American baseball umpire (born 1957)

Gary Richard Darling (born October 9, 1957) is an American former umpire in Major League Baseball. After beginning his career in the National League from to 1999, he worked throughout both major leagues from 2002 until his retirement in 2014. He wore uniform number 37 (though he wore #35 during his NL tenure).

==Umpiring career==
Darling attended Luther Burbank High School in Sacramento, California. He umpired the 2003 and 2010 World Series, the National League Championship Series (1992, 2004, 2006, 2011, 2012), two All-Star Games (1993, 2003), and ten Division Series (1995, 1997, 1998, 2002, 2003, 2005, 2007, 2008, 2010, 2013).

Darling is credited with a game that occurred prior to his MLB debut. Because Wrigley Field did not have lights in 1986, when the April 20, 1986, game reached the 14th inning, and Pittsburgh and the Cubs still being tied, the game was suspended due to darkness. The game was then completed on August 11, 1986, a different umpiring crew entered the game in the 14th inning, with Darling replacing Randy Marsh as the first base umpire.

Darling was behind the plate when Roger Clemens achieved the double milestones of 300 wins and 4,000 strikeouts on June 13, 2003.

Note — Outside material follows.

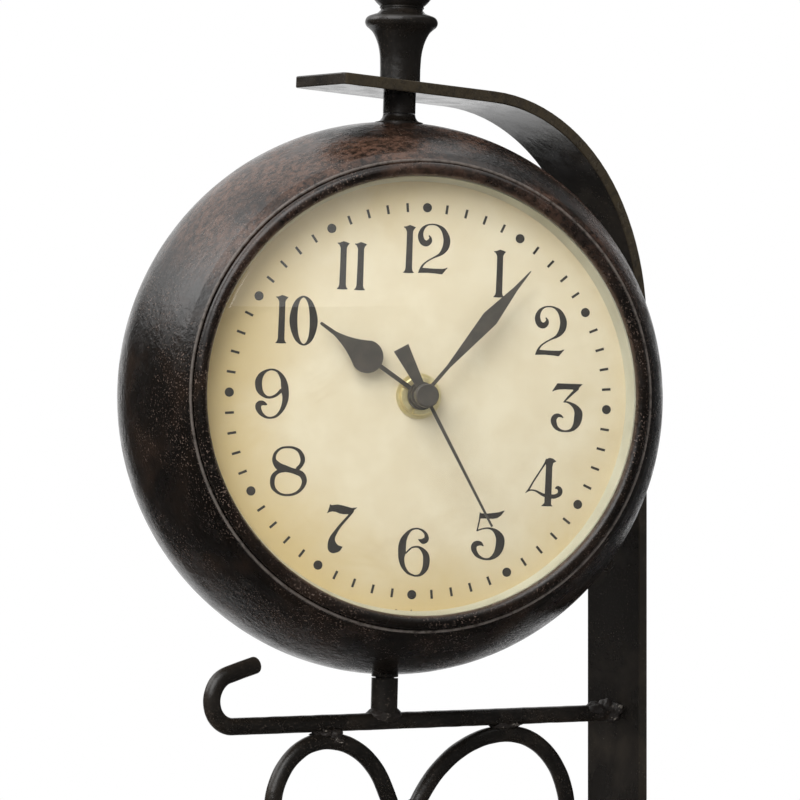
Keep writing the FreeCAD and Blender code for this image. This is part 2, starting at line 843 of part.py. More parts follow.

Darling was chosen as one of the umpires for the one-game Wild Card playoff between the Baltimore Orioles and the Texas Rangers on October 5, 2012.

=== Retirement ===
After beginning the 2014 season on umpiring's disabled list, the Umpire Ejection Fantasy League reported the rumor of Darling's retirement from baseball on July 2. Major League Baseball confirmed the report on July 4, concluding Darling's 28 years of service. He was replaced on the MLB staff by 28-year-old minor league call-up umpire Quinn Wolcott.

==Personal life==
Darling spends much of his off season doing charity work for Umps Care, the MLB professional umpire's charity, and currently serves as the charity's president.